* **Given records**
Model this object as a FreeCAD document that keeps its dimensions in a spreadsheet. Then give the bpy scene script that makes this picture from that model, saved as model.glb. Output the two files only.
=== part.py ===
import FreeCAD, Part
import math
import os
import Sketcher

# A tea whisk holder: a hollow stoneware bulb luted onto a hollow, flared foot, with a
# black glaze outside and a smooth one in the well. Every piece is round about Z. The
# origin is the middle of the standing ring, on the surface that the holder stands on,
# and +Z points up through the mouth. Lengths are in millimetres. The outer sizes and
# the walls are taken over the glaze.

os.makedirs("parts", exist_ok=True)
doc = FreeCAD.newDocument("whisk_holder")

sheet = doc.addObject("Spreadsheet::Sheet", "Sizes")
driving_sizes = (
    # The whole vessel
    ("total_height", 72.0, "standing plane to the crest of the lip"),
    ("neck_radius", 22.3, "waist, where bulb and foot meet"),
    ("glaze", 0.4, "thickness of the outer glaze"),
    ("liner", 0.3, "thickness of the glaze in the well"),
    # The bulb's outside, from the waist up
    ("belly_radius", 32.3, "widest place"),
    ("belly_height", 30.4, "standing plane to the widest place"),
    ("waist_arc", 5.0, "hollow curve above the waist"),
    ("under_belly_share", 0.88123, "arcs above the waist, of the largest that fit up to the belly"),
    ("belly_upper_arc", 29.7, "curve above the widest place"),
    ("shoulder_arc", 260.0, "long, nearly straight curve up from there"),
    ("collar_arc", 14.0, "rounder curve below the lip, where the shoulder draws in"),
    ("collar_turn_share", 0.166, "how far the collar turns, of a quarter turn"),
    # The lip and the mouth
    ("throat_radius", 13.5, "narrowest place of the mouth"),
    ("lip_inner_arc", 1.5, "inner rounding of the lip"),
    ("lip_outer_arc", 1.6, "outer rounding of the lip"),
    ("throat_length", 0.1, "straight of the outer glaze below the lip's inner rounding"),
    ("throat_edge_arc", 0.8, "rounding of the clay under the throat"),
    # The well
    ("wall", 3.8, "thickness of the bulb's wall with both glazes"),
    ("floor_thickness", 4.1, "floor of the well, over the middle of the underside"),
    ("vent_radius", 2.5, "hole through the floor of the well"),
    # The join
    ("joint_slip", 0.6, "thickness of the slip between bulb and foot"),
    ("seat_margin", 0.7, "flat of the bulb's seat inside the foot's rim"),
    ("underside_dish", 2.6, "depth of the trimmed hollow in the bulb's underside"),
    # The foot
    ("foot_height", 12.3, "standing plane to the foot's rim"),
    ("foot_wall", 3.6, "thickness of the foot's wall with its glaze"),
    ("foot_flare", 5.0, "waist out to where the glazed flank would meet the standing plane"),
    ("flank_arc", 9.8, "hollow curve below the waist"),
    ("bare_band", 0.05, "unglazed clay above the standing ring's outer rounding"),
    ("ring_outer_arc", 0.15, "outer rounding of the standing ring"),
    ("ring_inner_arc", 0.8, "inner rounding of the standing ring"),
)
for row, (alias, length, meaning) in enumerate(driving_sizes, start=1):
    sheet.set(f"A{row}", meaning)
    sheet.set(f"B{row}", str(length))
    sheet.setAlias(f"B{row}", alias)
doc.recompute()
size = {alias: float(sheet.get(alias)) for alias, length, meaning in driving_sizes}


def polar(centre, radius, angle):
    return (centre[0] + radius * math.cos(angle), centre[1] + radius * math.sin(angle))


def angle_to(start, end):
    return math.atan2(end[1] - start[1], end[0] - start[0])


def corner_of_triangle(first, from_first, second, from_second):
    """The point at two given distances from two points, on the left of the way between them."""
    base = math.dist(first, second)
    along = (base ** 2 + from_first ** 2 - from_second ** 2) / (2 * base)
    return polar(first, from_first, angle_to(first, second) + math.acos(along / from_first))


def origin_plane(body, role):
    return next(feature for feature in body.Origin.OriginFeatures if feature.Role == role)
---
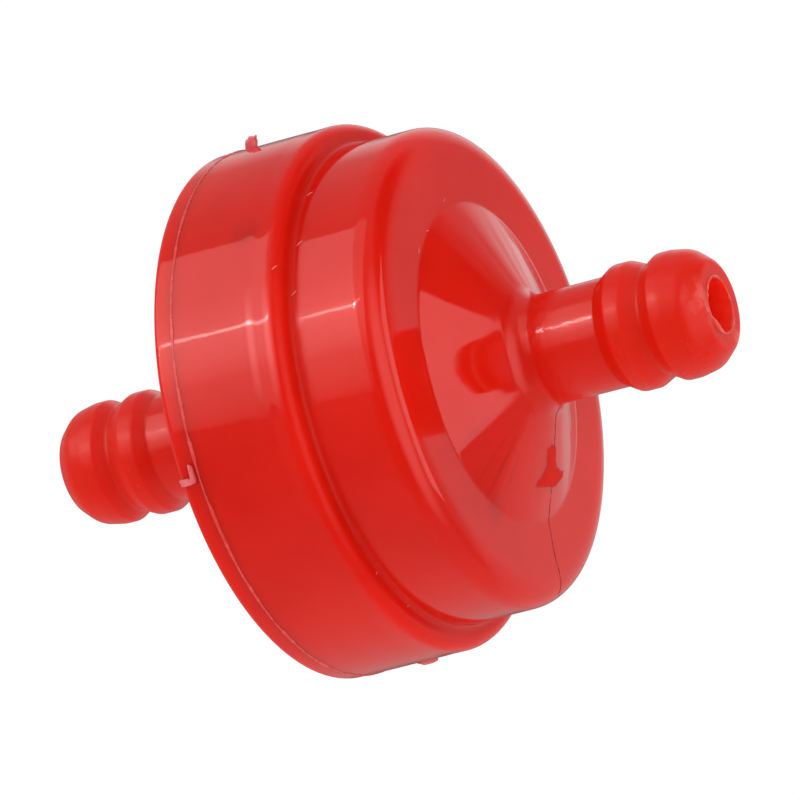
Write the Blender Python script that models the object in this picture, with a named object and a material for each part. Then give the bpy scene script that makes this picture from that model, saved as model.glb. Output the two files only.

* **What you will do**
Go through the entries above and count the lines containing the word "Output"; give only that count.

* **The completed task**
2